I think a lot about how we share the road now. Having been hit a couple times, just riding along minding my own business, following the rules, I am far more careful in traffic than I was ten years ago. This has made the whole city riding experience better and less fraught. The more I follow the rules and ease up on the speed, the more friendly waves and space I seem to get.
I have changed, and certainly the driving zeitgeist has changed as well. With the wholesale adoption of mobile phones came a dark period, every other driver seemingly barreling along with their head down, but that has possibly eased up a bit, the spate of accidents and deaths that resulted perhaps curbing the worst behavior most of the time. It’s hard to tell with all the variables changing almost all the time.

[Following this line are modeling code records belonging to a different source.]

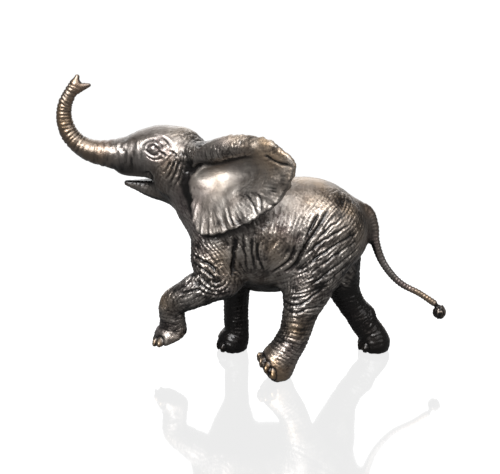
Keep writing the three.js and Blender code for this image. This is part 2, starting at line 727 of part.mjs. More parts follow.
const { vertProperties, triVerts } = cast.getMesh();
const geometry = new THREE.BufferGeometry()
  .setAttribute("position", new THREE.BufferAttribute(new Float32Array(vertProperties), 3))
  .setIndex(new THREE.BufferAttribute(triVerts, 1));
geometry.translate(-CENTRE.x, -CENTRE.y, 0);
geometry.computeVertexNormals();

const elephant = new THREE.Mesh(geometry, new THREE.MeshStandardMaterial(BRONZE));
elephant.name = "elephant";

const sculpture = new THREE.Group();
sculpture.add(elephant);
export default sculpture;
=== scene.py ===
import bpy
import numpy as np
from mathutils import Euler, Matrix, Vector


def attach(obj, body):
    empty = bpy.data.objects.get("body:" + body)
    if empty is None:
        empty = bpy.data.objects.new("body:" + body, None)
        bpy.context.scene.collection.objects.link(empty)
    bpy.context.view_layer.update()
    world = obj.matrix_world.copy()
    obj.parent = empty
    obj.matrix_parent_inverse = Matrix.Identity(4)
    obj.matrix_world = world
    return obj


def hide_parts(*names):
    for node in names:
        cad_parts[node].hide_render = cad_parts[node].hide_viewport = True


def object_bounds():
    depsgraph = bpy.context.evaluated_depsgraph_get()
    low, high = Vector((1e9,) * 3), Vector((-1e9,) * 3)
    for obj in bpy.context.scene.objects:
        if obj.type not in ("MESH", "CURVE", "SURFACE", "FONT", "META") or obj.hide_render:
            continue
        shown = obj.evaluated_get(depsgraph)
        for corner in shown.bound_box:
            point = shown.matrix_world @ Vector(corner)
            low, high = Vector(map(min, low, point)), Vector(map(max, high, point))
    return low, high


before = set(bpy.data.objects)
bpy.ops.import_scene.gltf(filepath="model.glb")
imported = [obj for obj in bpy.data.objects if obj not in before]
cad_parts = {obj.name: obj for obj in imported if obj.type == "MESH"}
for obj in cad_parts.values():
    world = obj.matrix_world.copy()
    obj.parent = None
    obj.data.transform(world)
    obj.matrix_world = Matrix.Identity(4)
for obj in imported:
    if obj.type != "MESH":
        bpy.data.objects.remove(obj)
cad_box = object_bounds()

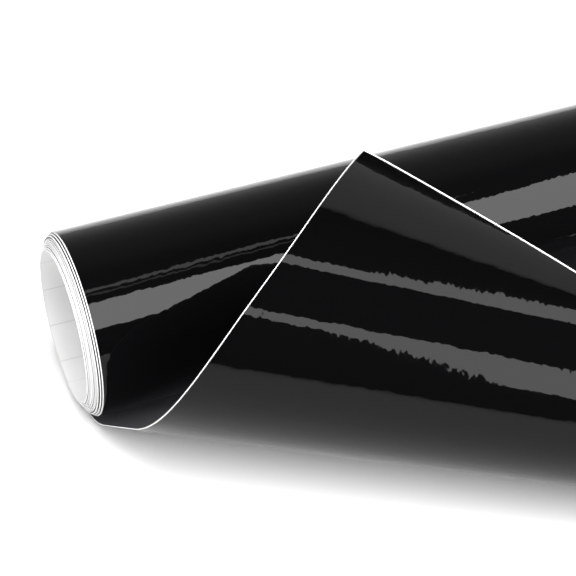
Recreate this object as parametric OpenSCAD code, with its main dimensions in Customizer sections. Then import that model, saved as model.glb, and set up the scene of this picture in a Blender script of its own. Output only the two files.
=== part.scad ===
// Roll of sign vinyl: a strip of gloss film on its release liner, wound without a core and lying
// on its side. X runs along the roll's axis, the free end runs out towards -Y and Z is up.
// The strip is flat on the surface below the roll. Its free corner stands up in two bends, leans
// over towards the roll and turns back a little near the tip, in bends that slant to the roll.

/* [Strip] */
// Width of the strip, which is also the length of the roll
strip_w = 305; // [200:5:610]
// Thickness of the film with its adhesive
film_t = 0.12; // [0.08:0.01:0.2]
// Thickness of the release liner
liner_t = 0.24; // [0.12:0.01:0.3]
// Length of the strip beyond the line where it leaves the roll
free_l = 151; // [120:1:190]

/* [Roll] */
// Radius of the hollow through the roll
bore_r = 20; // [16:0.5:40]
// Turns on the inside that can be pushed along together
inner_turns = 7; // [3:1:12]
// Turns wound round the inner ones
outer_turns = 3; // [1:1:4]
// Air between one turn and the next
turn_gap = 0.04; // [0.02:0.01:0.08]
// Air between the inner turns and the outer ones
slide_gap = 0.3; // [0.25:0.05:0.6]
// How far each turn's edge stands out beyond the turn outside it
edge_step = 0.55; // [0:0.05:2]

/* [Corner] */
// Angle between the bends and the roll's axis
bend_skew = 29.5; // [24:0.5:34]
// Air between the roll and the strip where it bends up beside it
roll_clear = 0.8; // [0.3:0.05:2]
// Angle of the lower bend
lower_bend = 48; // [36:1:56]
// Width of strip that the lower bend takes
lower_w = 12; // [5:0.5:15]
// Flat width between the two bends
between_w = 22; // [18:1:30]
// Angle of the upper bend
upper_bend = 91; // [60:1:95]
// Width of strip that the upper bend takes
upper_w = 45; // [36:1:54]
// Flat width between the upper bend and the bend near the tip
before_tip_w = 3; // [1:1:10]
// Angle by which the strip turns back near its tip
tip_bend = 46; // [20:1:60]
// Width of strip that the bend near the tip takes
tip_bend_w = 30; // [10:1:36]
// Air at the line where one stretch turns against the next
bend_gap = 0.3; // [0.25:0.05:0.5]

/* [Hidden] */
$fn = 180;

strip_t = film_t + liner_t;
pitch = strip_t + turn_gap;
inner_halves = 2 * inner_turns;
all_halves = inner_halves + 2 * outer_turns;
// The strip leaves the roll at the end of the last half turn
roll_r = bore_r + (all_halves - 1) * pitch / 2 + slide_gap + strip_t;
// Angle cut off the start of the outer turns, clear of the inner turns' end
start_trim = 3;
// Width left at the very tip of the corner
tip_w = 0.3;
// Lines across each bend
bend_steps = 12;
// How far the flat part runs on into the bent part, so that the two join in a volume
lap = 0.2;

film_colour = [0.02, 0.02, 0.025];
liner_colour = [0.93, 0.93, 0.92];

// ---- The wound turns, as half rings round two centres half a pitch apart ----

function half_r(i) = bore_r + i * pitch / 2 + (i < inner_halves ? 0 : slide_gap);
function turns_outside(i) = ceil((all_halves - i) / 2) - 1;
function half_x(i) = -strip_w / 2 - edge_step * min(turns_outside(i), outer_turns - 1);

// Half turn number i of a layer that lies between two depths in the strip, counted from its inside.
// Odd ones are at the back and run down to the surface; even ones are at the front and run up.
module half_turn(i, from_t, to_t, trim = 0)
    translate([half_x(i), 0, i % 2 == 0 ? pitch / 2 : 0])
        rotate([90, 0, 90])
            rotate_extrude(angle = 180 - trim, start = i % 2 == 0 ? 90 : 270)
                translate([half_r(i) + from_t, 0])
                    square([to_t - from_t, strip_w]);

module wound(first, last, from_t, to_t, trim = 0)
    for (i = [first : last])
        half_turn(i, from_t, to_t, i == first ? trim : 0);

// ---- The free end, laid out by distance across the bends (t) and along them (w) ----

function strip_u(t, w) = w * cos(bend_skew) - t * sin(bend_skew);
function w_low(t) = max(t * tan(bend_skew), -t / tan(bend_skew));
function w_high(t) = min((strip_w + t * sin(bend_skew)) / cos(bend_skew),
                         (free_l - t * cos(bend_skew)) / sin(bend_skew));

// The lower bend starts as close to the roll as the roll's curve leaves room for
rise = atan(tan(lower_bend) * cos(bend_skew));
rise_from = roll_r * tan(rise / 2) + (strip_t + roll_clear) / sin(rise);
flat_w = rise_from * cos(bend_skew) - lower_w / (lower_bend * PI / 180) * tan(lower_bend / 2);
lower_to = flat_w + lower_w;
upper_from = lower_to + between_w;
upper_to = upper_from + upper_w;
tip_from = upper_to + before_tip_w;
tip_to = tip_from + tip_bend_w;
// Where the long edge and the cut end meet at the far side, and where the tip is
far_t = free_l * cos(bend_skew) - strip_w * sin(bend_skew);
tip_t = free_l * cos(bend_skew) - tip_w;
// The lines that the lower and upper bends turn about
lower_line = flat_w + lower_w / 2;
upper_line = upper_from + upper_w / 2;

// Position and slope across the bends: a bend is an arc, and the strip is straight between them
function arc_h(t, from, width, turn, slope) =
    let (r = width / (turn * PI / 180), a = (t - from) / width * turn)
    r * (sin(slope + a) - sin(slope));
function arc_v(t, from, width, turn, slope) =
    let (r = width / (turn * PI / 180), a = (t - from) / width * turn)
    r * (cos(slope) - cos(slope + a));
function across_h(t) =
    t <= flat_w ? t
    : t <= lower_to ? flat_w + arc_h(t, flat_w, lower_w, lower_bend, 0)
    : t <= upper_from ? across_h(lower_to) + (t - lower_to) * cos(lower_bend)
    : t <= upper_to ? across_h(upper_from) + arc_h(t, upper_from, upper_w, upper_bend, lower_bend)
    : t <= tip_from ? across_h(upper_to) + (t - upper_to) * cos(lower_bend + upper_bend)
    : t <= tip_to ? across_h(tip_from) + arc_h(t, tip_from, tip_bend_w, -tip_bend, lower_bend + upper_bend)
    : across_h(tip_to) + (t - tip_to) * cos(lower_bend + upper_bend - tip_bend);
function across_v(t) =
    t <= flat_w ? 0
    : t <= lower_to ? arc_v(t, flat_w, lower_w, lower_bend, 0)
    : t <= upper_from ? across_v(lower_to) + (t - lower_to) * sin(lower_bend)
    : t <= upper_to ? across_v(upper_from) + arc_v(t, upper_from, upper_w, upper_bend, lower_bend)
    : t <= tip_from ? across_v(upper_to) + (t - upper_to) * sin(lower_bend + upper_bend)
    : t <= tip_to ? across_v(tip_from) + arc_v(t, tip_from, tip_bend_w, -tip_bend, lower_bend + upper_bend)
    : across_v(tip_to) + (t - tip_to) * sin(lower_bend + upper_bend - tip_bend);
function slope_at(t) =
    lower_bend * min(max((t - flat_w) / lower_w, 0), 1)
    + upper_bend * min(max((t - upper_from) / upper_w, 0), 1)
    - tip_bend * min(max((t - tip_from) / tip_bend_w, 0), 1);

// A point of the bent strip, at a depth counted up from the face that lies on the surface
function bent(t, w, depth) =
    let (h = across_h(t) - depth * sin(slope_at(t)), v = across_v(t) + depth * cos(slope_at(t)))
    [-strip_w / 2 + w * cos(bend_skew) - h * sin(bend_skew),
     -w * sin(bend_skew) - h * cos(bend_skew),
     v - roll_r];

// The lines across a stretch: its two ends, and the steps of any bend between them
function lines_between(from, to) =
    let (steps = concat([for (k = [0 : bend_steps]) flat_w + k * lower_w / bend_steps],
                        [for (k = [0 : bend_steps]) upper_from + k * upper_w / bend_steps],
                        [for (k = [0 : bend_steps]) tip_from + k * tip_bend_w / bend_steps],
                        far_t > 0 ? [far_t] : []),
         inside = [for (t = steps) if (t > from + 0.1 && t < to - 0.1) t])
    concat([from], sorted(inside), [to]);
function sorted(list) =
    len(list) < 2 ? list
    : let (p = list[0],
           below = [for (k = [1 : len(list) - 1]) if (list[k] < p) list[k]],
           above = [for (k = [1 : len(list) - 1]) if (list[k] > p) list[k]])
      concat(sorted(below), [p], sorted(above));

// A stretch of one layer: four points on each line, joined from line to line
module stretch(from, to, low, high) {
    ts = lines_between(from, to);
    n = len(ts);
    points = [for (t = ts, side = [w_low(t), w_high(t)], depth = [low, high]) bent(t, side, depth)];
    ring = [0, 2, 3, 1];
    polyhedron(points,
        concat([ring],
               [for (k = [0 : n - 2], e = [0 : 3])
                   [4 * k + ring[e], 4 * k + 4 + ring[e],
                    4 * k + 4 + ring[(e + 1) % 4], 4 * k + ring[(e + 1) % 4]]],
               [[for (e = [3 : -1 : 0]) 4 * (n - 1) + ring[e]]]),
        convexity = 4);
}

// The part of the free end that lies flat, from the roll to the first bend
module flat_end(low, high)
    translate([-strip_w / 2, 0, low - roll_r])
        linear_extrude(high - low)
            polygon(strip_w * tan(bend_skew) + lap < free_l
                ? [[0, 0], [0, -lap], [strip_w, -strip_w * tan(bend_skew) - lap], [strip_w, 0]]
                : [[0, 0], [0, -lap], [(free_l - lap) / tan(bend_skew), -free_l],
                   [strip_w, -free_l], [strip_w, 0]]);

// One layer of each stretch of the strip. A depth in the strip is counted from its inner face on
// the roll, and from its lower face on the surface.
module inner_part(from_t, to_t)
    wound(0, inner_halves - 1, from_t, to_t);
module roll_part(from_t, to_t) {
    wound(inner_halves, all_halves - 1, from_t, to_t, start_trim);
    flat_end(strip_t - to_t, strip_t - from_t);
    stretch(0, lower_line - bend_gap / 2, strip_t - to_t, strip_t - from_t);
}
module flap_part(from_t, to_t)
    stretch(lower_line + bend_gap / 2, upper_line - bend_gap / 2, strip_t - to_t, strip_t - from_t);
module corner_part(from_t, to_t)
    stretch(upper_line + bend_gap / 2, tip_t, strip_t - to_t, strip_t - from_t);

module film_inner_turns() color(film_colour) inner_part(liner_t, strip_t);
module film_roll() color(film_colour) roll_part(liner_t, strip_t);
module film_flap() color(film_colour) flap_part(liner_t, strip_t);
module film_corner() color(film_colour) corner_part(liner_t, strip_t);
module liner_inner_turns() color(liner_colour) inner_part(0, liner_t);
module liner_roll() color(liner_colour) roll_part(0, liner_t);
module liner_flap() color(liner_colour) flap_part(0, liner_t);
module liner_corner() color(liner_colour) corner_part(0, liner_t);

film_inner_turns();
film_roll();
film_flap();
film_corner();
liner_inner_turns();
liner_roll();
liner_flap();
liner_corner();
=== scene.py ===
import math

import bpy
import numpy as np
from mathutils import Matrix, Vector


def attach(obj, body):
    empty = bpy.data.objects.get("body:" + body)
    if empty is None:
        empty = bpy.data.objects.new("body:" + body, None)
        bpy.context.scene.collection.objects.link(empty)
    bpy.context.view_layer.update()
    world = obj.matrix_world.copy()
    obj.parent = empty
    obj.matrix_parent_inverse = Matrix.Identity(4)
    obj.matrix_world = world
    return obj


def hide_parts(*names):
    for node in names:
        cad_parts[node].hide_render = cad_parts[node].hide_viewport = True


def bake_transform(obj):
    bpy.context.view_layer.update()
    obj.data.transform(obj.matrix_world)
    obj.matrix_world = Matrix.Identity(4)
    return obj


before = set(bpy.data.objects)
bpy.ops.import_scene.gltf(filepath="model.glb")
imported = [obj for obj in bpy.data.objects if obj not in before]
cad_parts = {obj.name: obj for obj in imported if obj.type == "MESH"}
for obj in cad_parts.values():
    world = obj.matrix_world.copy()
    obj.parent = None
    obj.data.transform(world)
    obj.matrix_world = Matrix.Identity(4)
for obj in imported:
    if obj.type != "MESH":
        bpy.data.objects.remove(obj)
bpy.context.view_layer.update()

print("frame loaded")

# The strip and how it is wound. Lengths are in metres and angles in degrees.
strip = {
    "width": 0.305,
    "filmThickness": 0.00012,
    "linerThickness": 0.00024,
    "freeLength": 0.1524,     # beyond the line where it leaves the roll
    "linerMargin": 0.00028,   # liner left bare beside the film
}
winding = {
    "boreRadius": 0.020,
    "innerTurns": 7,
    "outerTurns": 3,
    "turnGap": 0.00004,
    "slideGap": 0.0003,       # air between the inner turns and the outer ones
    "edgeStep": 0.00055,      # how far an outer turn's edge stands out beyond the next
    "outerSteps": 2,
    "stepShare": 0.8,         # the last part of a turn in which its edge moves out to the next
    "innerStep": 0.00026,     # the same for each of the inner turns
    "edgeWander": 0.00008,    # and how unevenly those lie
    "wanderRate": 2.3,
    "startTrim": 3,
    "rowsPerHalfTurn": 48,
}
# The bends in the free end. Each starts at a distance along its left edge and slants away from the
# edge, less and less towards the tip, so the corner is part of a cone and not of a cylinder. The
# seam, also along a slanting line, is where the raised corner's pieces take over from the run's.
corner = {
    "lower": {"start": 0.0020, "width": 0.0200, "turn": 46.8, "slants": (30.5, 30.5)},
    "upper": {"start": 0.0421, "width": 0.0605, "turn": 93.5, "slants": (30.5, 24.3)},
    "tip": {"start": 0.1110, "width": 0.0414, "turn": -69.5, "slants": (24.3, 6.2)},
    "ease": 0.04,             # share of a bend in which it sets in, and fades out
    "frames": 1600,
    "seam": 0.030,
}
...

There was a time when I believed that a war of sorts would develop between riders and drivers, so hectic and angry were my commutes, but in retrospect, I think that was more about me and my attitude than the world at large. I felt entitled to my piece of the road, and I made a lot of noise when I didn’t get what I thought was mine. I was younger, and thought I knew things.
Today, I ride pretty easy, though conflicts occasionally arise. I have bad days with my own attitude, and my analogs behind their wheels have their own trying times. We are all just trying to get somewhere, and sometimes we step on each others toes (faces).
This week’s Group Ride asks the question: How is it where you are? Do cars and drivers get along? Is it getting better or worse? How are you changing? And what future do you see for riding your bike on the road?